Evo’s populariteit is eigenlijk te danken aan de onversneden domheid van de Noord-Amerikanen. Toen hij nog de relatief onbeduidende leider was van de cocaboeren uit de Chapare, besloot de Amerikaanse ambassade dat Evo geen visum meer kon krijgen voor de VS. Dat zou hem leren zich met de politiek te bemoeien. Alle andere Boliviaanse politici willen altijd dolgraag naar de Estados Unidos om te winkelen in Miami en hun zuurverdiende salarissen (plus ‘bijverdiensten’) stuk te slaan aan nutteloze rotzooi, maar Evo interesseerde dat echt helemaal niets.
Door de mededeling van de ambassade werd Evo gelanceerd naar landelijke populariteit, want de meeste Bolivianen walgen van de opzitten-en-door-een-hoepel-springen-voor-de-gringos-mentaliteit van hun politici.
Sowieso walgen de meeste Bolivianen van hun politici en hun aanhangers (‘los militantes’). Politici en ambtenaren in dit land zijn zo corrupt als de neten, al is het een stuk minder corrupt dan landen in Afrika. Bolivia heeft ook een lange traditie sinds de onafhankelijkheid in 1825 van staatsgrepen, knettergekke presidenten en eeuwige crisis. Het zou 86 presidenten hebben gehad.

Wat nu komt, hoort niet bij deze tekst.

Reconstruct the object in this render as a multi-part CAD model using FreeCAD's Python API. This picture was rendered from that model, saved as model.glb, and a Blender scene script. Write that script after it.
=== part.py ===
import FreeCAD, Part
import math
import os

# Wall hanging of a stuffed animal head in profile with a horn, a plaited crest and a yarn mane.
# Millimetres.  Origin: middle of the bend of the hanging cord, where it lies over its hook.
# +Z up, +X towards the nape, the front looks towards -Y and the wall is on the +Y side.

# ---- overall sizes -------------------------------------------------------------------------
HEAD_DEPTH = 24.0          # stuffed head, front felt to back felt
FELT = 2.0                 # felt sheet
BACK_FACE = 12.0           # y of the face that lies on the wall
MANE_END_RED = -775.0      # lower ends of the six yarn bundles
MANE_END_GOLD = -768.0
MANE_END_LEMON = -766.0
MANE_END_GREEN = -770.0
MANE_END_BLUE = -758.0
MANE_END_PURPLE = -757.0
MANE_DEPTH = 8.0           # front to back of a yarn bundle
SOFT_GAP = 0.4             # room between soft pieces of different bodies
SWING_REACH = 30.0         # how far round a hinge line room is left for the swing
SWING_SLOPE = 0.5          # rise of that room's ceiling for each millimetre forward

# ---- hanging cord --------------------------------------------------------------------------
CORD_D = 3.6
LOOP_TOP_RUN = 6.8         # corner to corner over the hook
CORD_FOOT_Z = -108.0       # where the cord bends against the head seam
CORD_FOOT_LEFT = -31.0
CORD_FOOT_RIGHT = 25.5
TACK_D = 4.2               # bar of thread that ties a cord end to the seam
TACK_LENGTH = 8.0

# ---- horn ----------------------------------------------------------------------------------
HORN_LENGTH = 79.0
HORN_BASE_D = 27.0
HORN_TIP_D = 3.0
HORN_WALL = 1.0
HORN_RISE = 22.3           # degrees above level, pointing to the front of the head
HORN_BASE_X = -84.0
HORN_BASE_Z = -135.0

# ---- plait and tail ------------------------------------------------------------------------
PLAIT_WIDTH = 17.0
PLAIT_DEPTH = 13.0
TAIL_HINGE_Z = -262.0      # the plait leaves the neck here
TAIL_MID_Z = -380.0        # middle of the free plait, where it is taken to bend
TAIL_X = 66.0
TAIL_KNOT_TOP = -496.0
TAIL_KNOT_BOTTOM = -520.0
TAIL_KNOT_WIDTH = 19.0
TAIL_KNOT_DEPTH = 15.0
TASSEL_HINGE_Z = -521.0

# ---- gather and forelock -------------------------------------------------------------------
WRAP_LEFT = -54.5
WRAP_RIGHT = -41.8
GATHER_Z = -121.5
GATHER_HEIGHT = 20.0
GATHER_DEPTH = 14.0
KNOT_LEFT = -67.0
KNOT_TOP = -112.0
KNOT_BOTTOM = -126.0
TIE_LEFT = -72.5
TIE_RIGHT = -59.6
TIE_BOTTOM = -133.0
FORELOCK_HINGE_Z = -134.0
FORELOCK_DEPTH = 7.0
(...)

Mariano Melgarejo was de gekste, Lidia Gueiler de vrouwelijkste, Luís Garcia Meza de crimineelste, Victor Paz de vaakst verkozene en Hilarión Daza degene die de kustprovincie aan de Chilenen weggaf.
En al deze presidenten trokken zich weinig of niets aan van hun indiaanse landgenoten (met uitzondering van Victor Paz die in 1952 de Reforma Agraria doorvoerde waarmee het feitelijke lijfeigenschap van indianen werd afgeschaft.) Sinds 1982 is er geen staatsgreep meer geweest en volgden de democratisch gekozen presidenten elkaar op. Wel democratisch, maar niet minder corrupt.

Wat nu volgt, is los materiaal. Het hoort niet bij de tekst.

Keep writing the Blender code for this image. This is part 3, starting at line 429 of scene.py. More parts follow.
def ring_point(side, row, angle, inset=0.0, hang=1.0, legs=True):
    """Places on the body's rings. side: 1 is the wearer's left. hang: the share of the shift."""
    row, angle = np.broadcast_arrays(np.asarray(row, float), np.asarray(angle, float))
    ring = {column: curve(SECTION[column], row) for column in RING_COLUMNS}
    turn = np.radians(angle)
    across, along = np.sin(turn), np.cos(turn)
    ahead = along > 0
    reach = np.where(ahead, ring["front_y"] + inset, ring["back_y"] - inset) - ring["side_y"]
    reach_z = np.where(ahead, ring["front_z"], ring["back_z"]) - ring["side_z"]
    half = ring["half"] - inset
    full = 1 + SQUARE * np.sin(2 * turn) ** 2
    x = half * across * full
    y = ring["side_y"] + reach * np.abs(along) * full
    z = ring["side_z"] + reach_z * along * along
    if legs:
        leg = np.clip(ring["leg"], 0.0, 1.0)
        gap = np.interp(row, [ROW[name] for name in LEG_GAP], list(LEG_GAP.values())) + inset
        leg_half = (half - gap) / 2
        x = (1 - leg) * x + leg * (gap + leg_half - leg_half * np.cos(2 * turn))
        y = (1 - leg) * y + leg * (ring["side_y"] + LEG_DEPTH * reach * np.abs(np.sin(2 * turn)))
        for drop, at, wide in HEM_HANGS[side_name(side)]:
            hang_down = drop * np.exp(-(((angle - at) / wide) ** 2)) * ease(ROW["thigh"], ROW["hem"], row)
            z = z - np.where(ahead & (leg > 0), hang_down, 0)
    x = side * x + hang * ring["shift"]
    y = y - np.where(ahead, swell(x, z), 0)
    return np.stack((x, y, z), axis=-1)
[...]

Zo werd Evo Morales Ayma in 2006 verrassend gekozen tot president. Opeens moesten de Bolivianen er aan wennen dat de indianen (met name de indianen uit de hooglanden) de touwtjes in handen namen. Evo veranderde Bolivia in de Plurinationale Staat Bolivia waarin alle etnische minderheden en hun talen een eigen plekje in de grondwet kregen. Evo werd herkozen in 2010 en herkozen in 2015. Drie keer president? Er moest even wat gemorreld worden aan de grondwet, en toen kon het.
Evo is zichzelf belangrijk gaan vinden en wil nog wel een termijn president worden, en als hij het zelf niet wil, dan willen zijn aanhangers wel dat hij wint, want ze vreten zich nu vol aan dezelfde corruptie, hetzelfde nepotisme en cliëntelisme van alle voorgangers van hun Evo. Dus werd de grondwet nog maar eens een keer aangepast.

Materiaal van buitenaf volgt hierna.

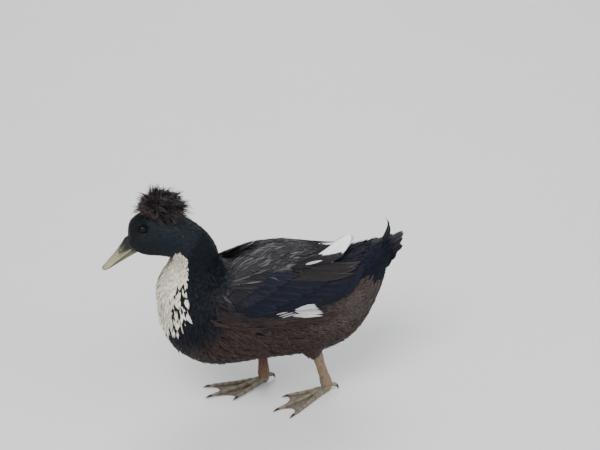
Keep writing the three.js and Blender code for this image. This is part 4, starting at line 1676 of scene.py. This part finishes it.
@dataclass
class Crest:
    """The pompom of long soft feathers on the crown.

    Attributes:
        centre: The pompom's middle.
        reach: Its half sizes.
        outline: How long a tuft is, by its angle in degrees from the rear over the top to the front.
        foot: Half size of the patch of crown that the strands spring from.
        clumps: Number of tufts.
        each: Strands in a tuft.
        loose_share: The share of strands that stray from their tuft.
        sway: How far the tufts' middles are swung.
        rows: Points along a strand.
    """

    centre: Triple = (-184, 0, 304)
    reach: Triple = (37, 30, 31)
    foot: float = 15
    clumps: int = 92
    each: int = 26
    loose_share: float = 0.12
    sway: Triple = (5, 5, 2)
    outline: ClassVar[Profile] = staticmethod(
        profile((-60, 0.95), (-11, 1.08), (5, 0.97), (25, 0.98), (45, 1.06), (59, 0.72), (75, 1.0),
                (99, 1.15), (115, 1.28), (135, 1.1), (157, 1.08), (172, 1.06), (188, 0.7))
    )
    rows: int = 8
    finish: Finish = VaneFinish("Crest_feathers", 0.5, 0.03, gloss=0.25, rim=0.2, barbs=24, depth=0.04)

    def shape(self, form: BodyForm, random: Chance) -> Shape:
        """Strands from the crown outwards, in tufts that curl over at their tips.

        A strand is the quadratic curve root (1 - u)^2 + 2 bend u (1 - u) + tip u^2. The outline gives the
        tufts' lengths by their angle over the rear: long in front, and short where the crest parts.
        """
        n = np.arange(self.clumps) + 0.5
        height = 1 - n / self.clumps * 1.3
        turn = n * GOLDEN_TURN
        flat = np.sqrt(1 - height**2)
        way = np.stack([flat * np.cos(turn), flat * np.sin(turn), height], -1)
        way[:, 2] = np.maximum(way[:, 2], soft(-way[:, 0], -0.1, 0.6) * 0.5 - 0.3)
        way = unit(way)
        angle = np.degrees(np.arctan2(way[:, 2], way[:, 0]))
        share = self.outline(np.where(angle < -90, angle + 360, angle)) - 1
        long_ = random.uniform(0.88, 1.06, self.clumps) * (1 + share * (1 - way[:, 1] ** 2))
        swing = random.normal(0, 1, (self.clumps, 3)) * self.sway
        tuft = np.repeat(np.arange(self.clumps), self.each)
        count = len(tuft)
        stray = random.normal(0, 1, (count, 3))
        reach, centre = np.array(self.reach), np.array(self.centre)
        free = 1 + 2.5 * (random.random((count, 1)) < self.loose_share)
        out = unit(way[tuft] + stray * 0.07 * free)
        tip = centre + out * reach * (long_[tuft] * random.uniform(0.66, 1.04, count))[:, None]
        tip += swing[tuft] * 0.6 + (5, 0, 1.5) * out[:, 2:] - (0, 0, 3.0) * (1 - out[:, 2:]) ** 2
        root = centre + out * (self.foot, self.foot * 0.8, 4) + stray * (2, 2, 1) - (0, 0, 9)
        bend = centre + out * reach * 0.6 + (-4, 0, 9) - swing[tuft] + stray * 2.2
        u = even(self.rows)[None, :, None]
        line = root[:, None] * (1 - u) ** 2 + 2 * bend[:, None] * u * (1 - u) + tip[:, None] * u**2
        outward = np.broadcast_to(unit(out + stray * 0.4)[:, None], line.shape)
        walk = Walk.facing(form.turned(line), form.turned(outward, 1.0, True))
        outline = profile((0, 0.6), (0.45, 1), (0.75, 0.6), (1, 0.05))(even(self.rows))
        half = random.uniform(0.4, 1.0, (count, 1)) * outline
        light = random.uniform(0.5, 1.5, (count, 1)) * random.uniform(0.45, 1.6, self.clumps)[tuft][:, None]
        # painted light: some front strands paler, lit through at their fine tips
        pale = soft(-out[:, 0], 0.2, 0.9) * (random.random(count) < 0.4) * 0.6
        tint = blend(Tone.CREST * light, Tone.CREST_PAINTED_LIGHT, pale * 0.6)
        edge = blend(Tone.CREST_TIP * light, Tone.CREST_PAINTED_LIGHT, pale)
        place = form.bake_place(2 + out[:, 2] * 0.8, np.degrees(np.arctan2(out[:, 1], 0.6)))
        return vanes(walk, half, half * 0.22, half * 0.1, Coat(tint, edge, place), 3)

    def build(self, shop: Workshop, marks: Markings) -> None:
        """Makes the crest."""
        shape = self.shape(shop.form, marks.random)
        shop.piece("crest_feathers", shape, self.finish, ("crest",))


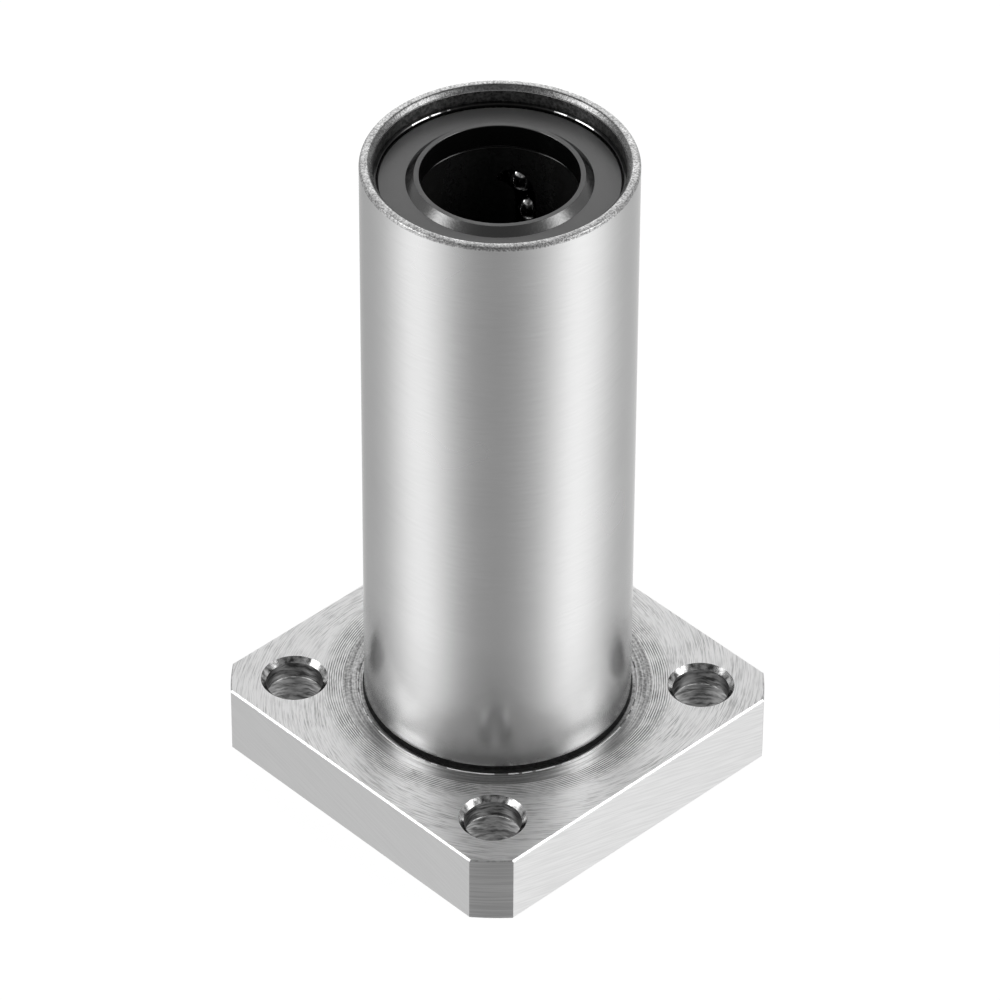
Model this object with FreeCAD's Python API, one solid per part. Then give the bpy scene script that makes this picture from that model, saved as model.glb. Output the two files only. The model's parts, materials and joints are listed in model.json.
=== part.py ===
"""Square flange linear ball bearing, long type, for a 12 mm shaft.

One steel body is both the ground sleeve and the square mounting flange. Inside it stand two
moulded ball cages, end to end with a distance ring between them. Each cage holds four closed
ball circuits. A rubber seal closes each end, and a flat spring ring holds each seal in.

The origin is the centre of the flange's outer face. +Z runs up the bore to the free end.
Every size is in millimetres.
"""
import FreeCAD
import Part
import math
import os

# Shaft and balls
shaft_diameter = 12.0
ball_diameter = 2.381
ball_gap = 0.01            # free space between neighbouring balls of a circuit
raceway_clearance = 0.01   # between the loaded balls and the sleeve's raceway
groove_clearance = 0.03    # between the returning balls and the sleeve's relief grooves
circuit_count = 4
circuit_span = 28.0        # from a loaded row round to its own return row, in degrees
ball_travel = 0.9          # how far the balls can roll before one changes from a run to a turn

# Sleeve
sleeve_length = 57.0
sleeve_wall = 1.349        # at the relief grooves
seal_seat_wall = 1.0
load_track_angle = 28.0    # direction of the first loaded row, in degrees from +X
raceway_half_angle = 14.0  # half the width of a raceway's land, in degrees
raceway_lead = 0.5         # length of the slope at each end of a raceway
rim_crest = 0.12           # flat left in the middle of the end face
rim_fall = 0.1             # how far the end face falls away from there to its two edges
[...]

Maar Bolivia is een land met een gecompliceerde samenstelling. Er is rivaliteit tussen mensen van de Hoogvlakte en van het Amazonegebied (collas en cambas), tussen rijk en arm, tussen indiaan en blank, tussen stadsbewoner en plattelander, en uiteraard tussen alle politieke partijen. Steeds meer Bolivianen zijn Evo en zijn militantes van het MAS beu.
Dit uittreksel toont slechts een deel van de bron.